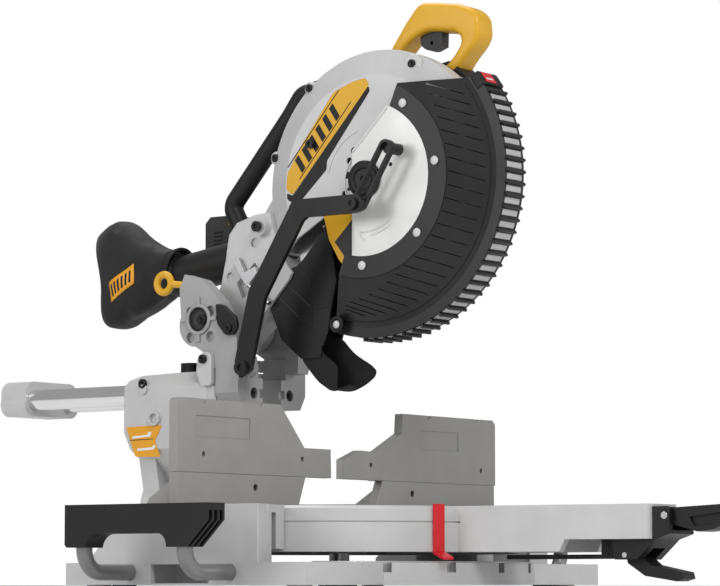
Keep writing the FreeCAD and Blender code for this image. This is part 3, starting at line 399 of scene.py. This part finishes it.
def tube(name, route, radius, body, finish, resolution=8):
    """A round bar along a smooth route."""
    line = bpy.data.curves.new(name, "CURVE")
    line.dimensions = "3D"
    line.bevel_depth = radius * MM
    line.bevel_resolution = 5
    line.resolution_u = resolution
    line.use_fill_caps = True
    path = line.splines.new("BEZIER")
    path.bezier_points.add(len(route) - 1)
    for knot, point in zip(path.bezier_points, route):
        knot.co = Vector(point) * MM
        knot.handle_left_type = "AUTO"
        knot.handle_right_type = "AUTO"
    holder = bpy.data.objects.new(name + "_path", line)
    bpy.context.scene.collection.objects.link(holder)
    mesh = bpy.data.meshes.new_from_object(holder.evaluated_get(bpy.context.evaluated_depsgraph_get()))
    bpy.data.objects.remove(holder)
    mesh.materials.clear()
    return piece(name, mesh, body, finish, True)


def merged(name, pieces):
    """Several pieces of one body and finish joined into the first, with their modifiers applied."""
    shape = bmesh.new()
    graph = bpy.context.evaluated_depsgraph_get()
    for item in pieces:
        part = bpy.data.meshes.new_from_object(item.evaluated_get(graph))
        part.transform(item.matrix_world)
        shape.from_mesh(part)
    mesh = bpy.data.meshes.new(name)
    shape.to_mesh(mesh)
    shape.free()
    body = pieces[0]["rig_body"]
    finish = pieces[0]["finish"]
    smooth = [polygon.use_smooth for polygon in mesh.polygons]
    for item in pieces:
        bpy.data.objects.remove(item)
    made = piece(name, mesh, body, finish)
    mesh.polygons.foreach_set("use_smooth", smooth)
    return made


# ---------------------------------------------------------------- saw head

def make_handle():
    """D-shaped operating handle with rounded edges, and the black cap at its root."""
    middle = centre_of("handle_halves")[0]
    outer = [(-36, 621.2), (-49, 636), (-79, 677), (-96, 696), (-106, 699), (-130, 696), (-155, 692),
             (-174, 685), (-185, 674), (-187, 652), (-181, 641), (-166, 626), (-152, 608.6), (-126, 613.6),
             (-147, 627), (-159, 643), (-159, 652), (-150, 659), (-112, 664), (-98, 660), (-83, 652),
             (-66, 633), (-56, 621.2)]
    outline = rounded(outer, 7)
    line = bpy.data.curves.new("handle_outline", "CURVE")
    line.dimensions = "2D"
    line.fill_mode = "BOTH"
    rim = 6.5
    half_width = 17
    line.extrude = (half_width - rim) * MM
    line.bevel_depth = rim * MM
    line.bevel_resolution = 5
    line.offset = -rim * MM
    path = line.splines.new("POLY")
    path.points.add(len(outline) - 1)
    for knot, (y, z) in zip(path.points, outline):
        knot.co = (y * MM, z * MM, 0, 1)
    path.use_cyclic_u = True
    holder = bpy.data.objects.new("handle_outline", line)
    bpy.context.scene.collection.objects.link(holder)
    mesh = bpy.data.meshes.new_from_object(holder.evaluated_get(bpy.context.evaluated_depsgraph_get()))
    bpy.data.objects.remove(holder)
    mesh.materials.clear()
    turn = Matrix(((0, 0, 1, middle * MM), (1, 0, 0, 0), (0, 1, 0, 0), (0, 0, 0, 1)))
    mesh.transform(turn)
    shape = bmesh.new()
    shape.from_mesh(mesh)
    bmesh.ops.remove_doubles(shape, verts=shape.verts, dist=1e-6)
    bmesh.ops.recalc_face_normals(shape, faces=shape.faces)
    shape.to_mesh(mesh)
    shape.free()
    handle = piece("operating_handle", mesh, "saw_head", "yellow_plastic", True)
    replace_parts(handle, "handle_halves")

    root = [(-114, 614), (-115, 621), (-131, 622), (-145, 624.5), (-160, 612.5), (-171, 598.5),
            (-150, 608.3)]
    prism("handle_root_cap", rounded(root, 4), 25, 57, "saw_head", "black_plastic", 2.0)


def sector(name, inner, outer, left, right, begin, sweep, body, finish, steps=12, bevel=0.6):
    """A block bent round the arbor."""
    profile = [(left, inner), (left, outer), (right, outer), (right, inner)]
    return revolved(name, profile, ARBOR, body, finish, begin, sweep, steps, bevel, False)


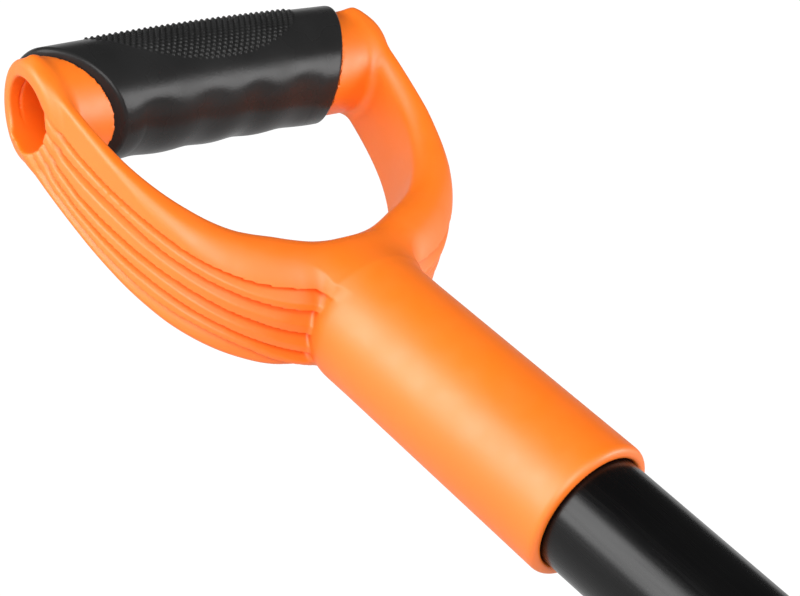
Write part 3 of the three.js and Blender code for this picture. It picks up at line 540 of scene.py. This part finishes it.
───
* Task prompt *
Pull out every line containing "finishes".

* Worked solution *
Keep writing the FreeCAD and Blender code for this image. This is part 3, starting at line 399 of scene.py. This part finishes it.
Write part 3 of the three.js and Blender code for this picture. It picks up at line 540 of scene.py. This part finishes it.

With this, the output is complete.